A SHEINLÂNDIA E O CUSTO DO CONSUMO SEM CONSCIÊNCIA

Olhando alguns relatórios sobre o crescimento das fast fashion após a pandemia, impossível não se espantar com a gigante chinesa Shein, que dispensa maiores apresentações (para o bem ou para o mal) e já ultrapassa os US$ 100 bilhões. A fórmula mágica é despejar diariamente no mercado milhares de novos produtos, que são comprados, usados e descartados rapidamente mundo afora, gerando uma série de problemas. O mundo dos negócios costuma ficar maravilhado com ascensões meteóricas no comércio eletrônico, e a Shein, fundada em 2012, já está presente em 150 países, batendo em faturamento o grupo Inditex e outros players de peso, oferecendo roupas com design moderno a preços muito acessíveis, principalmente para jovens e adolescentes. Mas como eles conseguiram fazer isso tão rapidamente? Aparentemente, fazendo bom uso de sua comunicação digital e escondendo o que não pode ser mostrado.

O marketing é concentrado nas mídias sociais e, a cada curtida, as clientes ganham pontos que se transformam em descontos a partir de determinado valor acumulado. O site é um espaço frenético de promoções mas há acesso à página de responsabilidade social com informações bem sucintas, para não dizer vagas, sobre as práticas com a comunidade, ambiente de trabalho e meio ambiente. Os fãs da plataforma não parecem se importar, ou talvez não percebam os efeitos nefastos que o excesso de consumo provoca no meio ambiente e no tecido social, temas já abordados à exaustão (e talvez por isso mesmo rejeitados).
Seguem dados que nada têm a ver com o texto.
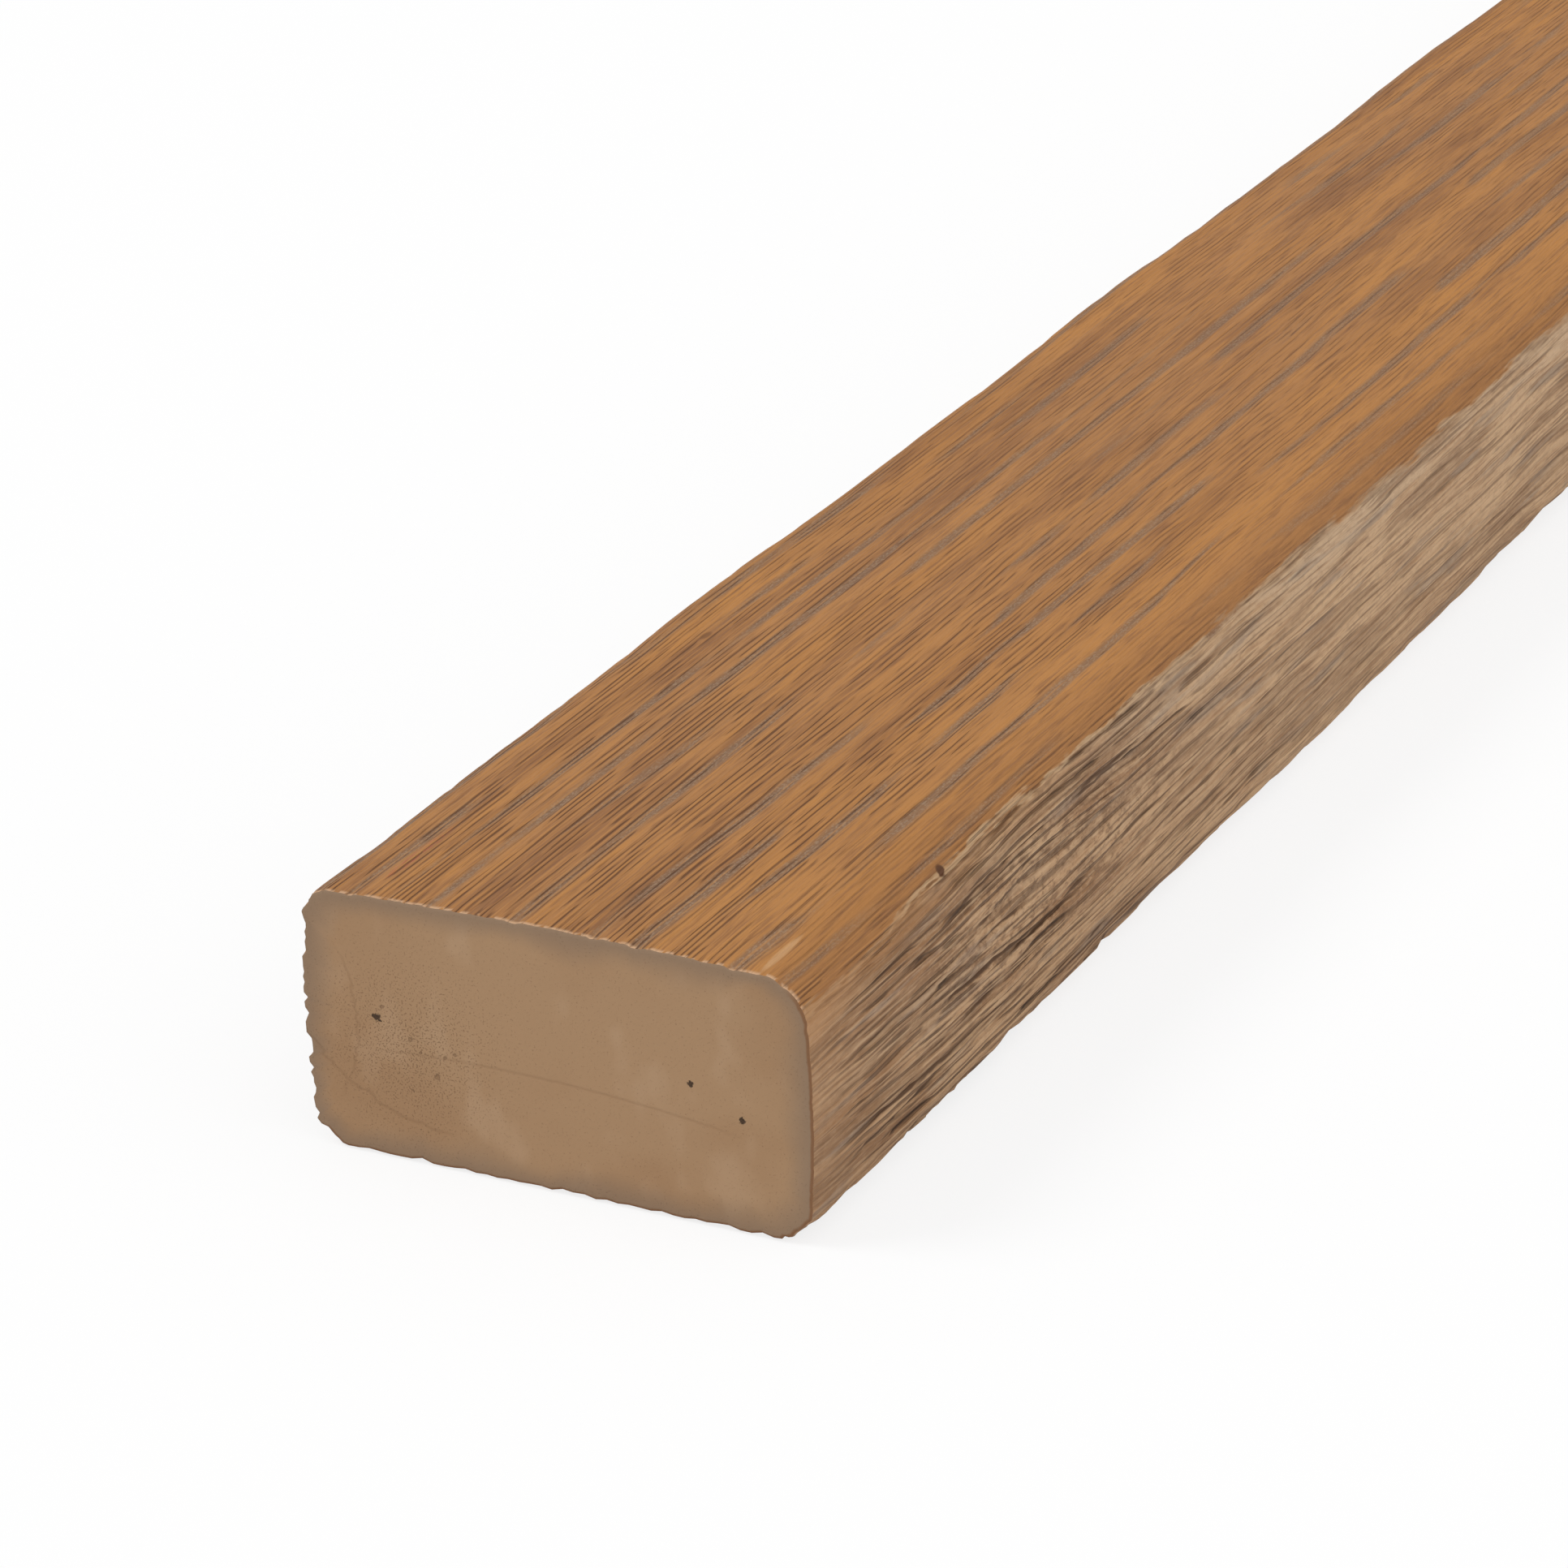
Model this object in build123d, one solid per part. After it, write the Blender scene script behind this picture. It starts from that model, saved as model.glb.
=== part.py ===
from build123d import *
import math
import os

# A moulded composite batten: one solid bar of 50 x 25 mm section, cast in a mould taken from a
# hand-worked oak lath, then levelled flat underneath and sawn square at both ends. Its top and
# sides are crowned, its four arrises are rounded by different amounts, and its edges wander
# gently along the length. Lengths in millimetres. X runs along the bar, Y across it and Z up;
# the origin is the centre of the underside, and the near end is the one at the lowest X.

# Stock size
LENGTH = 2400.0
WIDTH = 50.0
THICKNESS = 25.0

# Section: how far each face swells past its own corners, and the four arris radii
TOP_CROWN = 0.4
SIDE_CROWN = 0.6
TOP_LEFT_RADIUS = 2.4
TOP_RIGHT_RADIUS = 3.8
BOTTOM_LEFT_RADIUS = 3.0
BOTTOM_RIGHT_RADIUS = 3.6

# What is levelled off the underside after moulding
UNDERSIDE_TRIM = 0.3

# Edge waves: a long wave with a shorter one on it. A depth is the whole swing, inwards from the
# full size: the sides swing across the bar, and the shoulders of the top swing up and down.
SIDE_WAVE_DEPTH = 0.5
SHOULDER_WAVE_DEPTH = 0.35
LONG_WAVE = 97.0
SHORT_WAVE = 46.0
SHORT_WAVE_SHARE = 0.35

# Where each edge's waves start, as a share of their own length, counted from the near end
LEFT_LONG_PHASE = 0.51
LEFT_SHORT_PHASE = 0.61
RIGHT_LONG_PHASE = 0.0
RIGHT_SHORT_PHASE = 0.86

# Distance between the sections that the bar is lofted through, at most
STATION_PITCH = 15.0


def swing(x, long_phase, short_phase):
    """Where a wavy edge stands at x, from 0 at its furthest in to 1 at its furthest out."""
    from_near_end = x + LENGTH / 2
    long_part = math.sin(2 * math.pi * (from_near_end / LONG_WAVE + long_phase))
    short_part = math.sin(2 * math.pi * (from_near_end / SHORT_WAVE + short_phase))
    mixed = (1 - SHORT_WAVE_SHARE) * long_part + SHORT_WAVE_SHARE * short_part
    return (1 + mixed) / 2


def section(x):
    """The moulded outline at x, as a face: flat underside, crowned sides and top, four radii."""
    left_dip = 1 - swing(x, LEFT_LONG_PHASE, LEFT_SHORT_PHASE)
    right_dip = 1 - swing(x, RIGHT_LONG_PHASE, RIGHT_SHORT_PHASE)
    left = WIDTH / 2 - SIDE_WAVE_DEPTH * left_dip
    right = -WIDTH / 2 + SIDE_WAVE_DEPTH * right_dip
    left_shoulder = THICKNESS - TOP_CROWN - SHOULDER_WAVE_DEPTH * left_dip
    right_shoulder = THICKNESS - TOP_CROWN - SHOULDER_WAVE_DEPTH * right_dip

    bottom_left = (left - SIDE_CROWN, -UNDERSIDE_TRIM)
    bottom_right = (right + SIDE_CROWN, -UNDERSIDE_TRIM)
    top_left = (left - SIDE_CROWN, left_shoulder)
    top_right = (right + SIDE_CROWN, right_shoulder)

    underside = Line(bottom_right, bottom_left)
    left_side = ThreePointArc(bottom_left, (left, THICKNESS / 2), top_left)
    top = ThreePointArc(top_left, ((left + right) / 2, THICKNESS), top_right)
    right_side = ThreePointArc(top_right, (right, THICKNESS / 2), bottom_right)
    outline = make_face([underside, left_side, top, right_side])

    corners = {
        bottom_left: BOTTOM_LEFT_RADIUS,
        bottom_right: BOTTOM_RIGHT_RADIUS,
        top_left: TOP_LEFT_RADIUS,
        top_right: TOP_RIGHT_RADIUS,
    }
    for corner, radius in corners.items():
        vertex = outline.vertices().sort_by_distance(Vector(*corner))[0]
        outline = fillet(vertex, radius)
    return Plane.YZ.offset(x) * outline


def moulding():
    """The bar as it leaves the mould, one span too long at each end, lofted through sections."""
    spans = math.ceil(LENGTH / STATION_PITCH)
    span = LENGTH / spans
    stations = [-LENGTH / 2 + span * i for i in range(-1, spans + 2)]
    return loft([section(x) for x in stations])


def batten():
    """The moulding with its underside levelled and its two ends sawn square."""
    sawn_space = Box(
        LENGTH, 2 * WIDTH, 2 * THICKNESS, align=(Align.CENTER, Align.CENTER, Align.MIN)
    )
    return moulding() & sawn_space


os.makedirs("parts", exist_ok=True)
export_step(batten(), "parts/batten.step")
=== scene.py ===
# %% [markdown]
# A moulded composite batten, lying on its flat underside. The real bar is cast in one piece, in
# a mould taken from a rough oak lath, brushed with a golden-brown coat and sawn square, so it
# needs one mesh with two finishes: the moulded grain of its four long faces and the bare
# composite of its two ends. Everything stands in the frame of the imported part, in metres: X runs
# along the bar, Y across it and Z up, and the end that the camera sees is the one at lowest X.

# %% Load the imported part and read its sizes
import math
import bpy
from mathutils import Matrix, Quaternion, Vector


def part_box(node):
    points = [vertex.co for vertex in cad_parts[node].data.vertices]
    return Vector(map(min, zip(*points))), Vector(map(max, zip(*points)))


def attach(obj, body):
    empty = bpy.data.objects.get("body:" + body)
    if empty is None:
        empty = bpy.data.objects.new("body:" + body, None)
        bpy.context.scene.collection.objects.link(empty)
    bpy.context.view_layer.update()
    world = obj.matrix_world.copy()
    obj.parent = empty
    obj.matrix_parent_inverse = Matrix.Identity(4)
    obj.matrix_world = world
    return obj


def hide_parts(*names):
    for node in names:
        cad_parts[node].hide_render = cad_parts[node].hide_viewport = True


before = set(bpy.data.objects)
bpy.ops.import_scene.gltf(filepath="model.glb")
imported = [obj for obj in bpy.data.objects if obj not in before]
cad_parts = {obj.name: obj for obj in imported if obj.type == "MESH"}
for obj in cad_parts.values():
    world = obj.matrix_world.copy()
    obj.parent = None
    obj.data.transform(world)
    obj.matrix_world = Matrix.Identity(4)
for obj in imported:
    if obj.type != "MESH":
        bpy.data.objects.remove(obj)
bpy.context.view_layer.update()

MM = 0.001
low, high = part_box("batten")
LENGTH, WIDTH, THICKNESS = [float(round((b - a) / MM)) for a, b in zip(low, high)]
print("batten in mm:", LENGTH, WIDTH, THICKNESS)

# %% [markdown]
# The camera comes first, because it says which end of the bar is seen and how closely. It stands
# to the right of the near end and looks down along the bar through a long lens. It could be aimed
# with a Track To constraint, but a heading, a pitch and a small roll say the same in three angles
# that can be read off a photograph, so the aim is worked out from them.

# %% Set up the camera
LENS = 130.32
HEADING = math.radians(27.735)
PITCH = math.radians(23.979)
ROLL = math.radians(1.88)
CAMERA_FROM_NEAR_END = Vector((-371.55, -218.36, 229.04)) * MM

aim = Vector(
    (
        math.cos(PITCH) * math.cos(HEADING),
        math.cos(PITCH) * math.sin(HEADING),
        -math.sin(PITCH),
    )
)
camera = bpy.data.objects.new("camera", bpy.data.cameras.new("camera"))
bpy.context.scene.collection.objects.link(camera)
camera.data.lens = LENS
camera.data.clip_start = 0.01
camera.location = Vector((low.x, 0, 0)) + CAMERA_FROM_NEAR_END
camera.rotation_mode = "QUATERNION"
camera.rotation_quaternion = aim.to_track_quat("-Z", "Y") @ Quaternion((0, 0, 1), -ROLL)
bpy.context.scene.camera = camera
print("camera stands at", tuple(round(v, 3) for v in camera.location))

# %% [markdown]
# The grain follows a rule, and the same rule has to cut the mesh and colour the material, or the
# dark paint would not lie in the grooves. Both are node trees, so the rule is written once, as a
# formula, and a small class turns each sum, product or named step of it into a node.

# %% Write formulas as nodes
def add_node(tree, kind, inputs=None, outlet=0, **settings):
    """Adds a node, sets it up, feeds its inputs and returns one of its outputs as a Flow."""
    node = tree.nodes.new(kind)
    for name, value in settings.items():
        setattr(node, name, value)
    for key, value in (inputs or {}).items():
        if isinstance(value, Flow):
            tree.links.new(value.socket, node.inputs[key])
        else:
            node.inputs[key].default_value = value
    return Flow(node.outputs[outlet])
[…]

A Sheinlândia é muito envolvente, com sua aura de gameficação das promoções, atraindo os compradores compulsivos, mas também os que vêem nessas redes a única opção de se vestir na moda sem gastar muito. E quem tem o direito de lhes negar o acesso ao bonito e barato, quando a moda deveria ser para todos, não é mesmo?

Quando compramos um produto, queremos acesso a um determinado estilo de
vida. Validamos, com nossas escolhas, as boas ou as más práticas do mercado.
Porém, quando consumimos e postamos nossas “comprinhas”, também somos
consumidos. De certa forma, colocamo-nos na prateleira das redes sociais, num
modo de produção em que a vida e o lifestyle de cada um é o produto. Quem lucra
com isso? Ora, para se expor numa vitrina instagramável e ser percebido, é preciso
ter a aparência que vende. A Shein entendeu e passou a oferecer esse imenso
parque de diversões consumistas. O que ninguém sabe é que alguém está pagando
caro para esses produtos serem tão baratos. Não existe mágica!

Quantos casacos e jaquetas precisamos em nosso guarda-roupa? De quantas cores? Precisamos ter a cor do ano da Pantone ou da WGSN para sermos aceitos socialmente? O consumo excessivo e o descarte precoce são alguns dos motivos para o exorbitante número de mais de 4 milhões de toneladas de resíduos têxteis desperdiçados por ano no Brasil. Quem divulga o número é a Abrelpe (Associação Brasileira de Limpeza Pública e Residuos Especiais), e é claro que, além da quantidade descartada, preocupa a poluição ambiental causada pelos materiais e químicos utilizados, provocando grandes danos para a população e o planeta.

Entretanto, não se pode esquecer que esse é um modelo de negócios em que a produção está atrelada a um consumo rápido, impulsivo, que tem como conceito a não repetição dos looks e o veloz desuso das roupas, inclusive pela baixa qualidade. Sua lógica é insustentável, mesmo com todas as melhorias e tentativas de circularidade, ainda ínfimas, face ao volume total produzido - pois segue incentivando o consumo em excesso e o uso de recursos que não são infinitos - o resultado é uma cadeia de problemas que vão desde as emissões de gases causadores do efeito estufa (e aqui entra não só a etapa de produção, mas também a de distribuição, entrega e uso dos produtos), a alta demanda por matérias-primas e o gigantesco volume de descarte inapropriado destas roupas, em sua maioria feitas de tecidos sintéticos, com alto poder poluidor.

Comprovando o que já sabemos desde o desabamento do complexo têxtil Rana Plaza (ocorrido em 2013), voltamos a ver os direitos dos trabalhadores violados. Recentemente, um novo documentário investigativo da emissora britânica Channel 4 revelou que, por trás dos preços baixíssimos praticados pela Shein, estão trabalhadores em regime análogo à escravidão. A história se repete, a exploração também, e quem assistiu a “The True Cost” sabe do que estou falando. Quem não, é só procurar na Netflix. O documentário, de 2015, demonstra bem qual é o verdadeiro custo da moda, que ninguém vê.